[Data provided]
● ● ● ● ● ● ●
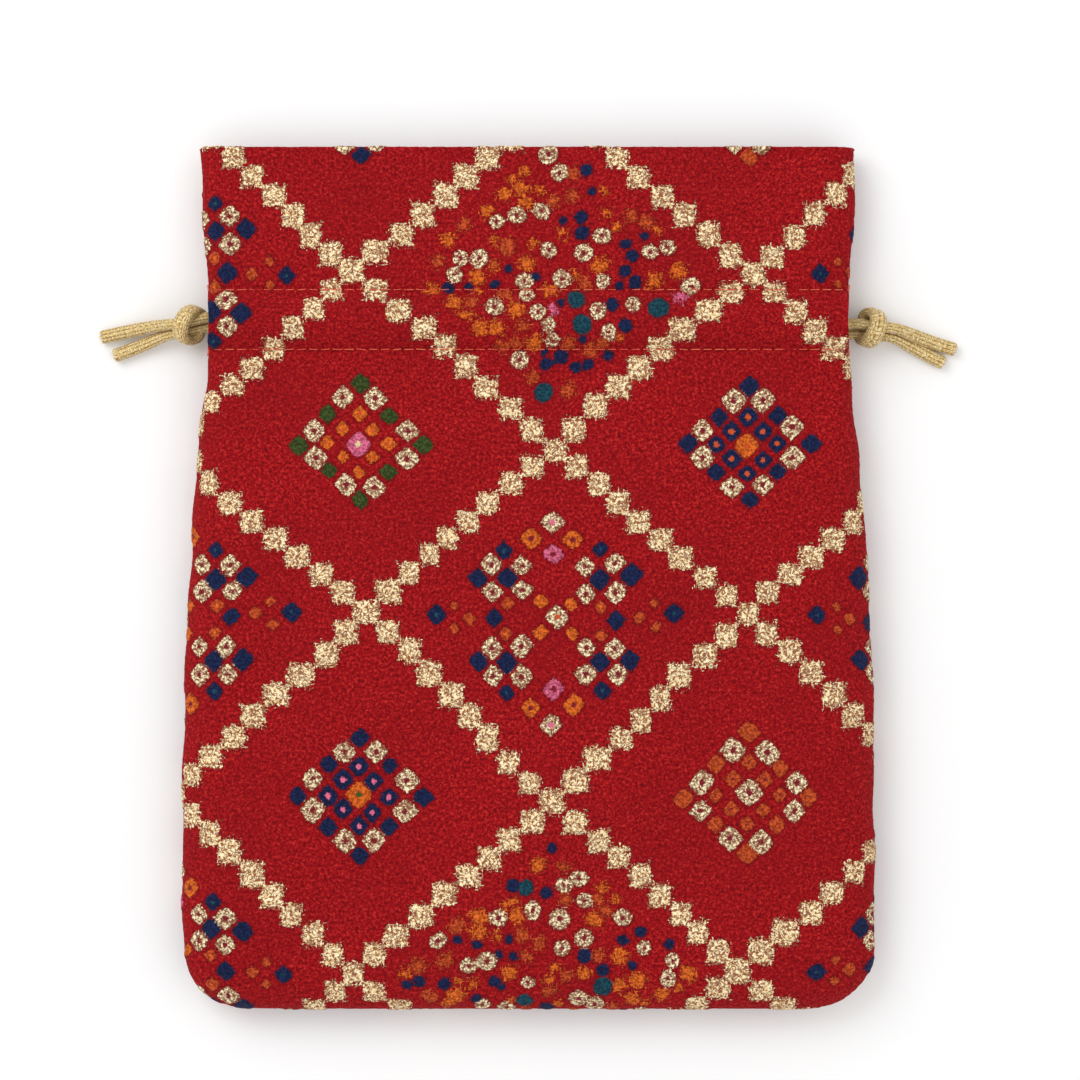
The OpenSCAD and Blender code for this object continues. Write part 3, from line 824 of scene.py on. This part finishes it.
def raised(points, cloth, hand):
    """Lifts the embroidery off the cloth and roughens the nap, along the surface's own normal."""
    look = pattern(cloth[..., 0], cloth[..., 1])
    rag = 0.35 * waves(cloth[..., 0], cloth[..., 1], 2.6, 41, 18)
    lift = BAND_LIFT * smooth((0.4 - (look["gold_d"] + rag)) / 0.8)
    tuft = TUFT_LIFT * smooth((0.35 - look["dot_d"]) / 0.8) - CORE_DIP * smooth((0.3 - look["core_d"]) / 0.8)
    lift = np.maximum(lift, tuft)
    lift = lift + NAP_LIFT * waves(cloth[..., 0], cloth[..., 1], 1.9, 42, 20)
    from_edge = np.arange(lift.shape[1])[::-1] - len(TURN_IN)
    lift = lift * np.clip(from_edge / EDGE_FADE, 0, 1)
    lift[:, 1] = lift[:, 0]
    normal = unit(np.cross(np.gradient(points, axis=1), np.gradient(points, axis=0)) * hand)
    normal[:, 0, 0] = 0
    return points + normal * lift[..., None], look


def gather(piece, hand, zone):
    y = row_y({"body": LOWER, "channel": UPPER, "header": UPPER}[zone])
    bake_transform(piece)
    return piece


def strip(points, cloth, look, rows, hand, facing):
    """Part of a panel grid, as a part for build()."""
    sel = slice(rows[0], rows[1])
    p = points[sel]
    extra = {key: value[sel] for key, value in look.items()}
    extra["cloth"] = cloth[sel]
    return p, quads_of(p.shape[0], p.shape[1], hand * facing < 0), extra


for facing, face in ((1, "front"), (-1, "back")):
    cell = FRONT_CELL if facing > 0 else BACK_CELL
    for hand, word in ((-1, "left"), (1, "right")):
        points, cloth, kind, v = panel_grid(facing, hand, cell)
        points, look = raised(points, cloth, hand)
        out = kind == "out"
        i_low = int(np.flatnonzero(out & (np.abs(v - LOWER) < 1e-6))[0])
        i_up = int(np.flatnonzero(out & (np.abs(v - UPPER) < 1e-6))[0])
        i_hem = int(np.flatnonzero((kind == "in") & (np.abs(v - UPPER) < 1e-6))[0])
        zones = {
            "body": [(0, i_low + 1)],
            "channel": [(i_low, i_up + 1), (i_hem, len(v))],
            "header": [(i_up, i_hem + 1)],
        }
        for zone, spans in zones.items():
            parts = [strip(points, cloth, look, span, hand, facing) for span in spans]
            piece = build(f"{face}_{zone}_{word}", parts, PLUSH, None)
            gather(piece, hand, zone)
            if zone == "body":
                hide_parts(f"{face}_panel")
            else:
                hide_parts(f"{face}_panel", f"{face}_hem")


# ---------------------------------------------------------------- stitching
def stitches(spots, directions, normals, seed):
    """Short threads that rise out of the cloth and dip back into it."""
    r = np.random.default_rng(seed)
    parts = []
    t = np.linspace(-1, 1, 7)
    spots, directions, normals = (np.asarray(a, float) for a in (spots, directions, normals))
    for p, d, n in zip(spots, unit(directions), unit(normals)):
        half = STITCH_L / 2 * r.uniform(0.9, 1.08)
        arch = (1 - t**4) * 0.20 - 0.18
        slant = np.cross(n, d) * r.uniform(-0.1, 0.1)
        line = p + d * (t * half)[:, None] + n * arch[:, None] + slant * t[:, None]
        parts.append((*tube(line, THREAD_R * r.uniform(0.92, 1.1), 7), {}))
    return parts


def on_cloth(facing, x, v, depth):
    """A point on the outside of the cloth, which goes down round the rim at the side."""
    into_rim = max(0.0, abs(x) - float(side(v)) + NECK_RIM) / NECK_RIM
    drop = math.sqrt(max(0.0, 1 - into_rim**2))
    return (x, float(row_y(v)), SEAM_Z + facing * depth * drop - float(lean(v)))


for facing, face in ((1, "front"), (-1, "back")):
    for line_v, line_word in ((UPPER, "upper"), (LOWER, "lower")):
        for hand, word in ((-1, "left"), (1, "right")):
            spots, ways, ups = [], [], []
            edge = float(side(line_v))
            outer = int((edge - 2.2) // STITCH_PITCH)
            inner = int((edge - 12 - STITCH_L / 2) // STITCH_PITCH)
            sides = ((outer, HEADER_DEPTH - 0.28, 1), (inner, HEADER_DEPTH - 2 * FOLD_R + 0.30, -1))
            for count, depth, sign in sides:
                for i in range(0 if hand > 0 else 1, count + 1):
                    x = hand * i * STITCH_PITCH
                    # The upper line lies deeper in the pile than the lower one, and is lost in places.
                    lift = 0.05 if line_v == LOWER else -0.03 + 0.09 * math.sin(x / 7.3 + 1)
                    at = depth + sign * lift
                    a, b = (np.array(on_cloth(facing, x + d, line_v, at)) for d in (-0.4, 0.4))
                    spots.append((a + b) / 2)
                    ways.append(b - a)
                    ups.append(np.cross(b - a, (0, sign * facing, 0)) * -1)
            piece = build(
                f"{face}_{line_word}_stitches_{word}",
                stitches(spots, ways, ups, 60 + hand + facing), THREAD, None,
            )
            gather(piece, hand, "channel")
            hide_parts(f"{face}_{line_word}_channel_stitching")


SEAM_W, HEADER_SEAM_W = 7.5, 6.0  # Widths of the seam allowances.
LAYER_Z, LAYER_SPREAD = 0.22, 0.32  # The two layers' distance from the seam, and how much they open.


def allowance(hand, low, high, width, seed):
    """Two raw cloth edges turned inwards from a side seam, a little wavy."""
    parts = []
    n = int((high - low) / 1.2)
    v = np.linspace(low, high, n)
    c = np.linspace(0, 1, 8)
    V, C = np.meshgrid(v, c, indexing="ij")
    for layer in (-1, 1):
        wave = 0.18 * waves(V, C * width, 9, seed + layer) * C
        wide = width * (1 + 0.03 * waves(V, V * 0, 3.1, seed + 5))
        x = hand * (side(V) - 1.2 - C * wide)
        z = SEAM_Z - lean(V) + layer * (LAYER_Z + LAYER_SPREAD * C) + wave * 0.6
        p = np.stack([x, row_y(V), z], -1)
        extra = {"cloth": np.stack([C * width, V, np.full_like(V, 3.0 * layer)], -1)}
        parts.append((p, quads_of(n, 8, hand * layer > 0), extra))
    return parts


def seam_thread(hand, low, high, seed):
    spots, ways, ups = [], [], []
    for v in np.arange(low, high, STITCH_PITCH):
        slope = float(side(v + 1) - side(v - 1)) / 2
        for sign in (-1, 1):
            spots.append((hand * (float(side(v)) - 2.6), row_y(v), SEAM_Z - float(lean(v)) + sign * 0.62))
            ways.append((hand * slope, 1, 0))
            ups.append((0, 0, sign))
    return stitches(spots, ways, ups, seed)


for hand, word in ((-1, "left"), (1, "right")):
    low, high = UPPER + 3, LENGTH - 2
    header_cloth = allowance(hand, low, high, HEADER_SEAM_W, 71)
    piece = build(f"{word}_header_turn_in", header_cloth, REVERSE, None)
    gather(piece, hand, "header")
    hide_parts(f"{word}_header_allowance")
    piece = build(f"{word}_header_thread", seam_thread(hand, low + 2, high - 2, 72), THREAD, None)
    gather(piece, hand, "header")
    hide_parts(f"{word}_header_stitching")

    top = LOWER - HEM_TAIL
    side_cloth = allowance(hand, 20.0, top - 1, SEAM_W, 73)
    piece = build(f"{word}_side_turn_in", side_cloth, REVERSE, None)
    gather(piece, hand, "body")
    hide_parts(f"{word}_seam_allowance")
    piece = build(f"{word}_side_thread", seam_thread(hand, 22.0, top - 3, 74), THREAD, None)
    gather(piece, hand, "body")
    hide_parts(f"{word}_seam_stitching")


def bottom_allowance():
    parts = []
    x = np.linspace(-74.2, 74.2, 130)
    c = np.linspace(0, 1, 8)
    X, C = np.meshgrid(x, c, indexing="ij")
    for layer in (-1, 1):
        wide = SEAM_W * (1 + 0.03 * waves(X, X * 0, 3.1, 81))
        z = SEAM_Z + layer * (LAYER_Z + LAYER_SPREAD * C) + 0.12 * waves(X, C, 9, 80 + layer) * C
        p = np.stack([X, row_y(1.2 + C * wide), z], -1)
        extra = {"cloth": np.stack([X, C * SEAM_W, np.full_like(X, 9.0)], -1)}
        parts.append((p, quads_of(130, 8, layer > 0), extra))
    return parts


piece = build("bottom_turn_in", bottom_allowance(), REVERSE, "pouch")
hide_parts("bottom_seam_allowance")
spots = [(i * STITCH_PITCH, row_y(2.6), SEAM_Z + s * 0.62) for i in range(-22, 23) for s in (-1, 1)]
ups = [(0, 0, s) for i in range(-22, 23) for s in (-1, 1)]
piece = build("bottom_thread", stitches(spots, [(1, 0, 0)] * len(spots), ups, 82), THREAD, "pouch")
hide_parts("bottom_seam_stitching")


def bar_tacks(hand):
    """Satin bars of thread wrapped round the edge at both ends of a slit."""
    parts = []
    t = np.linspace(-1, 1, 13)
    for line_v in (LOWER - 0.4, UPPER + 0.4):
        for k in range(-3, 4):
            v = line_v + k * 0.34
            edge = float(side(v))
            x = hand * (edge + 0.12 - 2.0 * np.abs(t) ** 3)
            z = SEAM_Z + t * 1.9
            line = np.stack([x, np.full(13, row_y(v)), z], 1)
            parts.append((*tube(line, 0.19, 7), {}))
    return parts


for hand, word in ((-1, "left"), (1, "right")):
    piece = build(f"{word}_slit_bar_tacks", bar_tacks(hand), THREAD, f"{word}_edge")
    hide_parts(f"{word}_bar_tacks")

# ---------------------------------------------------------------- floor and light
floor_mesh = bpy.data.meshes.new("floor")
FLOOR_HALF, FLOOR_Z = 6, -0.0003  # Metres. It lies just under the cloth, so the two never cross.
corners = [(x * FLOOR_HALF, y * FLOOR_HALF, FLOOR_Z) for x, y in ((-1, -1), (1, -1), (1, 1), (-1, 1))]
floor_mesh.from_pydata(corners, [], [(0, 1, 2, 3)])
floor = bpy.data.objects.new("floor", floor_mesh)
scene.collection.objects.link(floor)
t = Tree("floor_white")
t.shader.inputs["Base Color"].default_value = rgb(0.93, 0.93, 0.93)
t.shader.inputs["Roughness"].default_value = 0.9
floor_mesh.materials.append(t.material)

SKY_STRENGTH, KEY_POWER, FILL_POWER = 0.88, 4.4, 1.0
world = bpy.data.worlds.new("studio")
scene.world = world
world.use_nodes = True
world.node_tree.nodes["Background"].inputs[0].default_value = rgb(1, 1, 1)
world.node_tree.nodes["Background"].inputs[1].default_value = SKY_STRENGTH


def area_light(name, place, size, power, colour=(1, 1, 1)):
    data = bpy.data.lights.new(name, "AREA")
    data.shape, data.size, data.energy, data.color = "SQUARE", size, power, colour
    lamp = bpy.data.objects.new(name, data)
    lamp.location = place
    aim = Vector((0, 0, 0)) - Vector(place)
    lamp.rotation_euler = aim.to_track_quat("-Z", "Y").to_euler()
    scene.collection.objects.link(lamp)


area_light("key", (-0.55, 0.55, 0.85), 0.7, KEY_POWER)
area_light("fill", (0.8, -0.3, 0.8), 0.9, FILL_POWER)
● ● ● ● ● ● ●
[Exercise]
Each line from the top of the material above through the line with "return p, quads_of(p.shape[0], p.shape[1], hand" must be echoed exactly, and no other line.

[Solution to the problem]
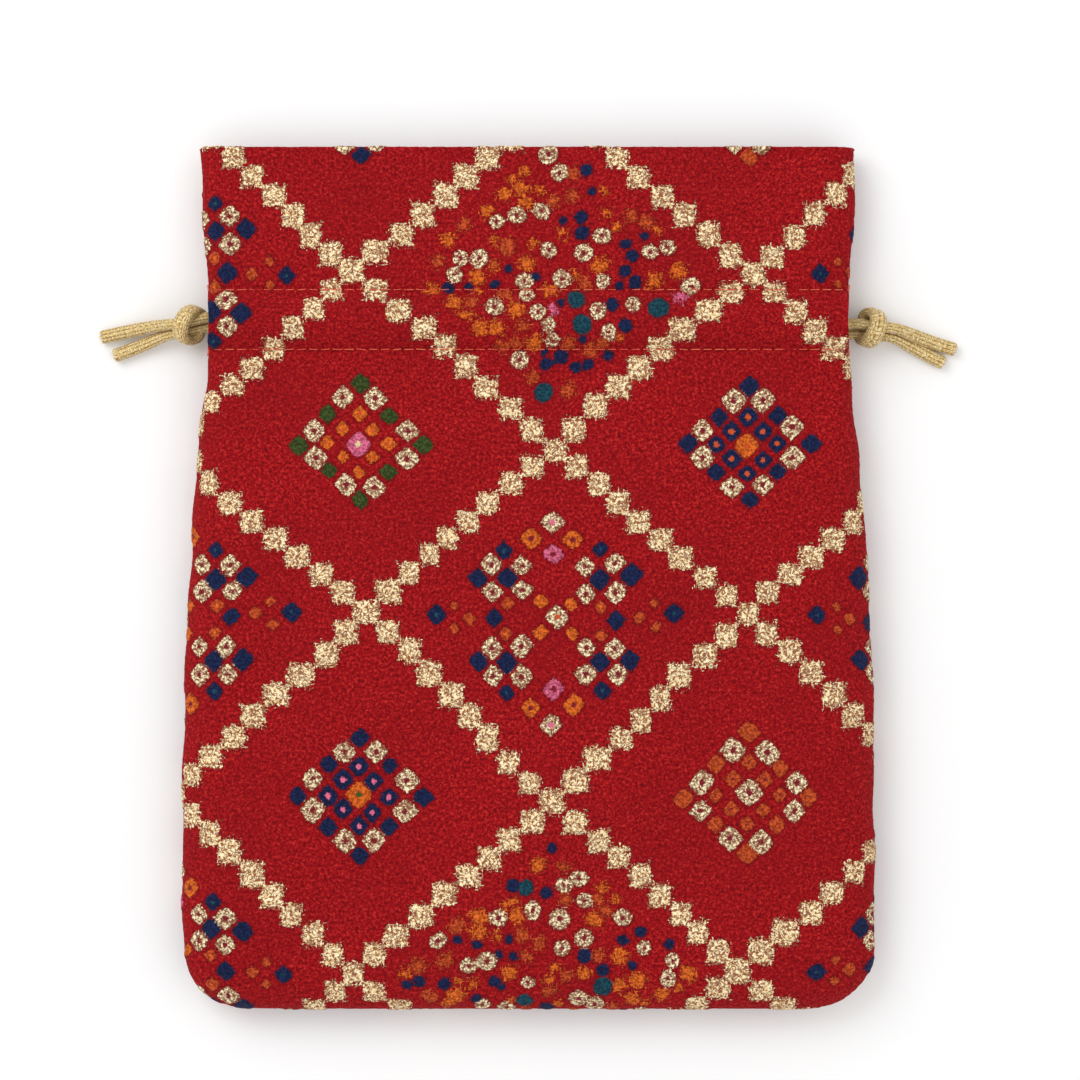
The OpenSCAD and Blender code for this object continues. Write part 3, from line 824 of scene.py on. This part finishes it.
def raised(points, cloth, hand):
    """Lifts the embroidery off the cloth and roughens the nap, along the surface's own normal."""
    look = pattern(cloth[..., 0], cloth[..., 1])
    rag = 0.35 * waves(cloth[..., 0], cloth[..., 1], 2.6, 41, 18)
    lift = BAND_LIFT * smooth((0.4 - (look["gold_d"] + rag)) / 0.8)
    tuft = TUFT_LIFT * smooth((0.35 - look["dot_d"]) / 0.8) - CORE_DIP * smooth((0.3 - look["core_d"]) / 0.8)
    lift = np.maximum(lift, tuft)
    lift = lift + NAP_LIFT * waves(cloth[..., 0], cloth[..., 1], 1.9, 42, 20)
    from_edge = np.arange(lift.shape[1])[::-1] - len(TURN_IN)
    lift = lift * np.clip(from_edge / EDGE_FADE, 0, 1)
    lift[:, 1] = lift[:, 0]
    normal = unit(np.cross(np.gradient(points, axis=1), np.gradient(points, axis=0)) * hand)
    normal[:, 0, 0] = 0
    return points + normal * lift[..., None], look


def gather(piece, hand, zone):
    y = row_y({"body": LOWER, "channel": UPPER, "header": UPPER}[zone])
    bake_transform(piece)
    return piece


def strip(points, cloth, look, rows, hand, facing):
    """Part of a panel grid, as a part for build()."""
    sel = slice(rows[0], rows[1])
    p = points[sel]
    extra = {key: value[sel] for key, value in look.items()}
    extra["cloth"] = cloth[sel]
    return p, quads_of(p.shape[0], p.shape[1], hand * facing < 0), extra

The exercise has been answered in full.